[Begin]
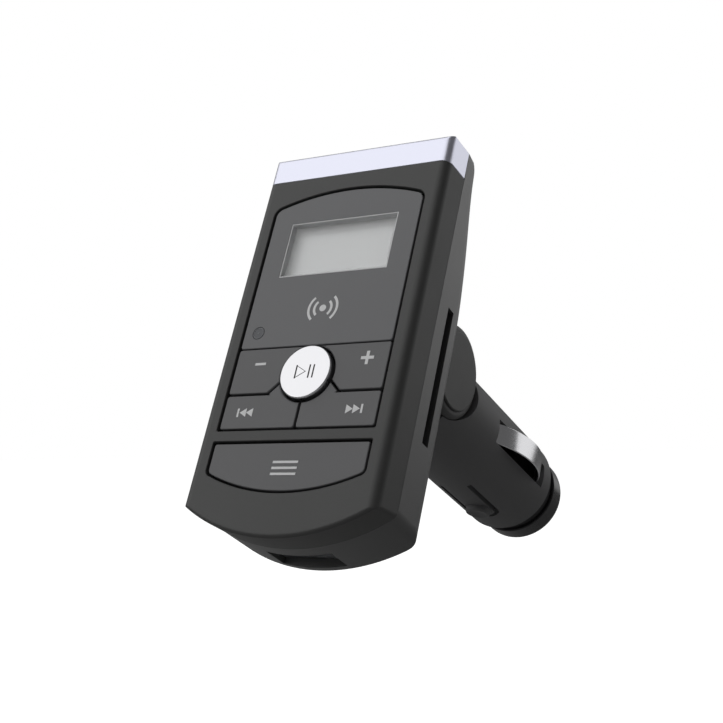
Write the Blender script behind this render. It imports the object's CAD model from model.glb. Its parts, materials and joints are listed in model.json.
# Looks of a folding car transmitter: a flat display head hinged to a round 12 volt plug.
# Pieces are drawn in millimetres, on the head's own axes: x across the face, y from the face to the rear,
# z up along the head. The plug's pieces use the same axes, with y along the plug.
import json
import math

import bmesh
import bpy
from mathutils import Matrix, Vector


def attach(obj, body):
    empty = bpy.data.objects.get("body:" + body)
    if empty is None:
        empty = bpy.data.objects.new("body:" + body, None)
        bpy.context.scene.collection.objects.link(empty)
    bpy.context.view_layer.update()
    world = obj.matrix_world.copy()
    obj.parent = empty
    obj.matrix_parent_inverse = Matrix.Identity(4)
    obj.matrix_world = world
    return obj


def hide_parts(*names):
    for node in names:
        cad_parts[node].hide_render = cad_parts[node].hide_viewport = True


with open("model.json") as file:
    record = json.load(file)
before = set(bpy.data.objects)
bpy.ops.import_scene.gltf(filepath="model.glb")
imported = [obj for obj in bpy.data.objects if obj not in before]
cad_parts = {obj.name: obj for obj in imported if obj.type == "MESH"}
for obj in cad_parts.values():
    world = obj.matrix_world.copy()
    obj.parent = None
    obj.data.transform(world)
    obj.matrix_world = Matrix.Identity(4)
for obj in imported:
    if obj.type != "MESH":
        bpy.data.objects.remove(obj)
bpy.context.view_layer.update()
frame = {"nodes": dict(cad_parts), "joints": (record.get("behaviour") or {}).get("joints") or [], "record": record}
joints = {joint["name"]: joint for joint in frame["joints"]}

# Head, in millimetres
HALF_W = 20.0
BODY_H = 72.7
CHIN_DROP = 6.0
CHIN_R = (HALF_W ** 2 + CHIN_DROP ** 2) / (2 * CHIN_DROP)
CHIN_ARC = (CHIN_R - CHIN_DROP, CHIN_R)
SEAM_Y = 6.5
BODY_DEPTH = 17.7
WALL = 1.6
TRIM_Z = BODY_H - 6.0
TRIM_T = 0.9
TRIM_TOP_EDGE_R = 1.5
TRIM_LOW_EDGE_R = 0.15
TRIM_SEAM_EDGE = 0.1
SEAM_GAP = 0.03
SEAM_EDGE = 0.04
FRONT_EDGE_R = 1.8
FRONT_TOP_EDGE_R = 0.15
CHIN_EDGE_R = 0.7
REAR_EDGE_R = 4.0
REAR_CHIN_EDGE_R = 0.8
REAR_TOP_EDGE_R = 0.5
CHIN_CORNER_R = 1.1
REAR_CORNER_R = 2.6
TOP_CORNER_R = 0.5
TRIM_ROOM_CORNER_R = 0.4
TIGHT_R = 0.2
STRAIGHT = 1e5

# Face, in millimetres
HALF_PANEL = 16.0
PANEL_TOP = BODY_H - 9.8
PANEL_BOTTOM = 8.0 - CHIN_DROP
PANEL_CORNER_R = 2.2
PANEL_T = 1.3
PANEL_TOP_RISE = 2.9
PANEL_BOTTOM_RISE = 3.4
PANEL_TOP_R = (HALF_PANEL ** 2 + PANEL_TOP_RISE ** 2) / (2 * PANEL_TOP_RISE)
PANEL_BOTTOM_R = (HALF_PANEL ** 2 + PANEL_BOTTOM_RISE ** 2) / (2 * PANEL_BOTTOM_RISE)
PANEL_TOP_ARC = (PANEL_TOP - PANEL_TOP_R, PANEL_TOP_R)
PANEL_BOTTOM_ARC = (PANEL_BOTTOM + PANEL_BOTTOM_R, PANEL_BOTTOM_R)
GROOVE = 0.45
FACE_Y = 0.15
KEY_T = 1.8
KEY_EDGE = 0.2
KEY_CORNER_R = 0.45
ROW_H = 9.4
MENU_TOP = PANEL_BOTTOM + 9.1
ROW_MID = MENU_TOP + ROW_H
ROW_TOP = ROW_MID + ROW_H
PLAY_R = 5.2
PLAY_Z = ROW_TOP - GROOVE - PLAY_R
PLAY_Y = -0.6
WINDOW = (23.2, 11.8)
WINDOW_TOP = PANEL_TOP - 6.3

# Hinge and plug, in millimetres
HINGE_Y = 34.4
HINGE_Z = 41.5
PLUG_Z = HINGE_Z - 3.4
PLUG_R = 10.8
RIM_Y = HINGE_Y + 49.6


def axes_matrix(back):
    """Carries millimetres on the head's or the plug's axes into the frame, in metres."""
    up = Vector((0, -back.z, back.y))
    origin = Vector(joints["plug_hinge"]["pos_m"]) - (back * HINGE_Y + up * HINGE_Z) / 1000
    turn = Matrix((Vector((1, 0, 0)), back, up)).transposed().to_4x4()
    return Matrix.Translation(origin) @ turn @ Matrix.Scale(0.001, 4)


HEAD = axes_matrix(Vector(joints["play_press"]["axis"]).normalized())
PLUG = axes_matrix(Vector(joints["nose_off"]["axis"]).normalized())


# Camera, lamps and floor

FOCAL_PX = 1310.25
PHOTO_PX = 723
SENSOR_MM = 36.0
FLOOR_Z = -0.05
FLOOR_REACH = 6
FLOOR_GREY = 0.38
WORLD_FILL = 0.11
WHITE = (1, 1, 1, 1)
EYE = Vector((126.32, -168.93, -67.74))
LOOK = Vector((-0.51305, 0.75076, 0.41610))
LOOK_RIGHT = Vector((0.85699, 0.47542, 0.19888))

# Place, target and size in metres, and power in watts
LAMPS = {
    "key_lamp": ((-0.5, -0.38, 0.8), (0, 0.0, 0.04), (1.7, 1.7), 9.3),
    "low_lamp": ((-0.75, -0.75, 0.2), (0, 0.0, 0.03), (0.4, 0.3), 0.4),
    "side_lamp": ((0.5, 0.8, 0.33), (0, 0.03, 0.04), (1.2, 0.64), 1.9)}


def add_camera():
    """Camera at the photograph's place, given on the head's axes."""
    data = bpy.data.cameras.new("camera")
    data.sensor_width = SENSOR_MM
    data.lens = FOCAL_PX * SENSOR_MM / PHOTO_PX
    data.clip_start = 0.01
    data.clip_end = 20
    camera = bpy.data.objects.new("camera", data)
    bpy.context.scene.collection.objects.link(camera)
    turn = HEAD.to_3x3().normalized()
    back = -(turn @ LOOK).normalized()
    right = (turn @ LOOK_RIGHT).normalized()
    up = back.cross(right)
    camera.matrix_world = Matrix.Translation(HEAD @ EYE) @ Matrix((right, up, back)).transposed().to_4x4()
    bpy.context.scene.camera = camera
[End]
• **Task to complete**:
Restate the listing above word for word.

• **The output**:
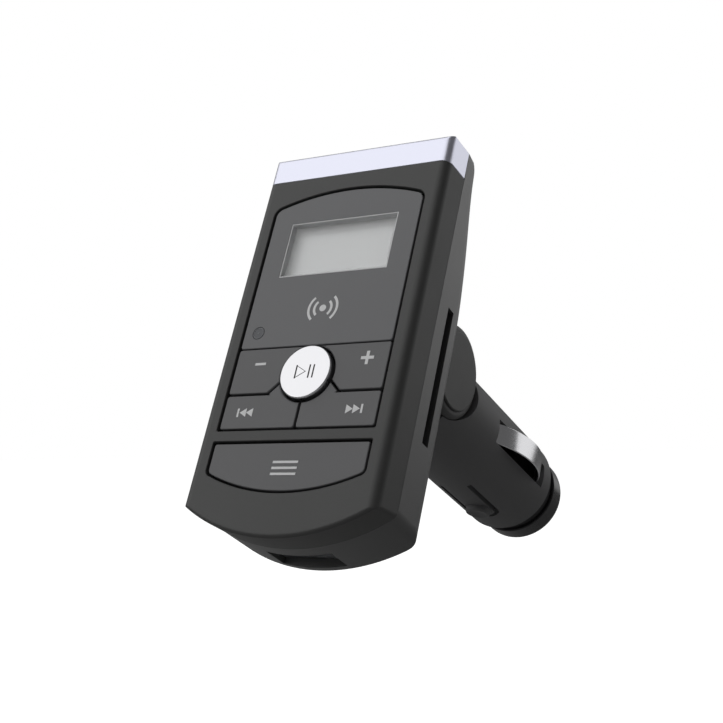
Write the Blender script behind this render. It imports the object's CAD model from model.glb. Its parts, materials and joints are listed in model.json.
# Looks of a folding car transmitter: a flat display head hinged to a round 12 volt plug.
# Pieces are drawn in millimetres, on the head's own axes: x across the face, y from the face to the rear,
# z up along the head. The plug's pieces use the same axes, with y along the plug.
import json
import math

import bmesh
import bpy
from mathutils import Matrix, Vector


def attach(obj, body):
    empty = bpy.data.objects.get("body:" + body)
    if empty is None:
        empty = bpy.data.objects.new("body:" + body, None)
        bpy.context.scene.collection.objects.link(empty)
    bpy.context.view_layer.update()
    world = obj.matrix_world.copy()
    obj.parent = empty
    obj.matrix_parent_inverse = Matrix.Identity(4)
    obj.matrix_world = world
    return obj


def hide_parts(*names):
    for node in names:
        cad_parts[node].hide_render = cad_parts[node].hide_viewport = True


with open("model.json") as file:
    record = json.load(file)
before = set(bpy.data.objects)
bpy.ops.import_scene.gltf(filepath="model.glb")
imported = [obj for obj in bpy.data.objects if obj not in before]
cad_parts = {obj.name: obj for obj in imported if obj.type == "MESH"}
for obj in cad_parts.values():
    world = obj.matrix_world.copy()
    obj.parent = None
    obj.data.transform(world)
    obj.matrix_world = Matrix.Identity(4)
for obj in imported:
    if obj.type != "MESH":
        bpy.data.objects.remove(obj)
bpy.context.view_layer.update()
frame = {"nodes": dict(cad_parts), "joints": (record.get("behaviour") or {}).get("joints") or [], "record": record}
joints = {joint["name"]: joint for joint in frame["joints"]}

# Head, in millimetres
HALF_W = 20.0
BODY_H = 72.7
CHIN_DROP = 6.0
CHIN_R = (HALF_W ** 2 + CHIN_DROP ** 2) / (2 * CHIN_DROP)
CHIN_ARC = (CHIN_R - CHIN_DROP, CHIN_R)
SEAM_Y = 6.5
BODY_DEPTH = 17.7
WALL = 1.6
TRIM_Z = BODY_H - 6.0
TRIM_T = 0.9
TRIM_TOP_EDGE_R = 1.5
TRIM_LOW_EDGE_R = 0.15
TRIM_SEAM_EDGE = 0.1
SEAM_GAP = 0.03
SEAM_EDGE = 0.04
FRONT_EDGE_R = 1.8
FRONT_TOP_EDGE_R = 0.15
CHIN_EDGE_R = 0.7
REAR_EDGE_R = 4.0
REAR_CHIN_EDGE_R = 0.8
REAR_TOP_EDGE_R = 0.5
CHIN_CORNER_R = 1.1
REAR_CORNER_R = 2.6
TOP_CORNER_R = 0.5
TRIM_ROOM_CORNER_R = 0.4
TIGHT_R = 0.2
STRAIGHT = 1e5

# Face, in millimetres
HALF_PANEL = 16.0
PANEL_TOP = BODY_H - 9.8
PANEL_BOTTOM = 8.0 - CHIN_DROP
PANEL_CORNER_R = 2.2
PANEL_T = 1.3
PANEL_TOP_RISE = 2.9
PANEL_BOTTOM_RISE = 3.4
PANEL_TOP_R = (HALF_PANEL ** 2 + PANEL_TOP_RISE ** 2) / (2 * PANEL_TOP_RISE)
PANEL_BOTTOM_R = (HALF_PANEL ** 2 + PANEL_BOTTOM_RISE ** 2) / (2 * PANEL_BOTTOM_RISE)
PANEL_TOP_ARC = (PANEL_TOP - PANEL_TOP_R, PANEL_TOP_R)
PANEL_BOTTOM_ARC = (PANEL_BOTTOM + PANEL_BOTTOM_R, PANEL_BOTTOM_R)
GROOVE = 0.45
FACE_Y = 0.15
KEY_T = 1.8
KEY_EDGE = 0.2
KEY_CORNER_R = 0.45
ROW_H = 9.4
MENU_TOP = PANEL_BOTTOM + 9.1
ROW_MID = MENU_TOP + ROW_H
ROW_TOP = ROW_MID + ROW_H
PLAY_R = 5.2
PLAY_Z = ROW_TOP - GROOVE - PLAY_R
PLAY_Y = -0.6
WINDOW = (23.2, 11.8)
WINDOW_TOP = PANEL_TOP - 6.3

# Hinge and plug, in millimetres
HINGE_Y = 34.4
HINGE_Z = 41.5
PLUG_Z = HINGE_Z - 3.4
PLUG_R = 10.8
RIM_Y = HINGE_Y + 49.6


def axes_matrix(back):
    """Carries millimetres on the head's or the plug's axes into the frame, in metres."""
    up = Vector((0, -back.z, back.y))
    origin = Vector(joints["plug_hinge"]["pos_m"]) - (back * HINGE_Y + up * HINGE_Z) / 1000
    turn = Matrix((Vector((1, 0, 0)), back, up)).transposed().to_4x4()
    return Matrix.Translation(origin) @ turn @ Matrix.Scale(0.001, 4)


HEAD = axes_matrix(Vector(joints["play_press"]["axis"]).normalized())
PLUG = axes_matrix(Vector(joints["nose_off"]["axis"]).normalized())


# Camera, lamps and floor

FOCAL_PX = 1310.25
PHOTO_PX = 723
SENSOR_MM = 36.0
FLOOR_Z = -0.05
FLOOR_REACH = 6
FLOOR_GREY = 0.38
WORLD_FILL = 0.11
WHITE = (1, 1, 1, 1)
EYE = Vector((126.32, -168.93, -67.74))
LOOK = Vector((-0.51305, 0.75076, 0.41610))
LOOK_RIGHT = Vector((0.85699, 0.47542, 0.19888))

# Place, target and size in metres, and power in watts
LAMPS = {
    "key_lamp": ((-0.5, -0.38, 0.8), (0, 0.0, 0.04), (1.7, 1.7), 9.3),
    "low_lamp": ((-0.75, -0.75, 0.2), (0, 0.0, 0.03), (0.4, 0.3), 0.4),
    "side_lamp": ((0.5, 0.8, 0.33), (0, 0.03, 0.04), (1.2, 0.64), 1.9)}


def add_camera():
    """Camera at the photograph's place, given on the head's axes."""
    data = bpy.data.cameras.new("camera")
    data.sensor_width = SENSOR_MM
    data.lens = FOCAL_PX * SENSOR_MM / PHOTO_PX
    data.clip_start = 0.01
    data.clip_end = 20
    camera = bpy.data.objects.new("camera", data)
    bpy.context.scene.collection.objects.link(camera)
    turn = HEAD.to_3x3().normalized()
    back = -(turn @ LOOK).normalized()
    right = (turn @ LOOK_RIGHT).normalized()
    up = back.cross(right)
    camera.matrix_world = Matrix.Translation(HEAD @ EYE) @ Matrix((right, up, back)).transposed().to_4x4()
    bpy.context.scene.camera = camera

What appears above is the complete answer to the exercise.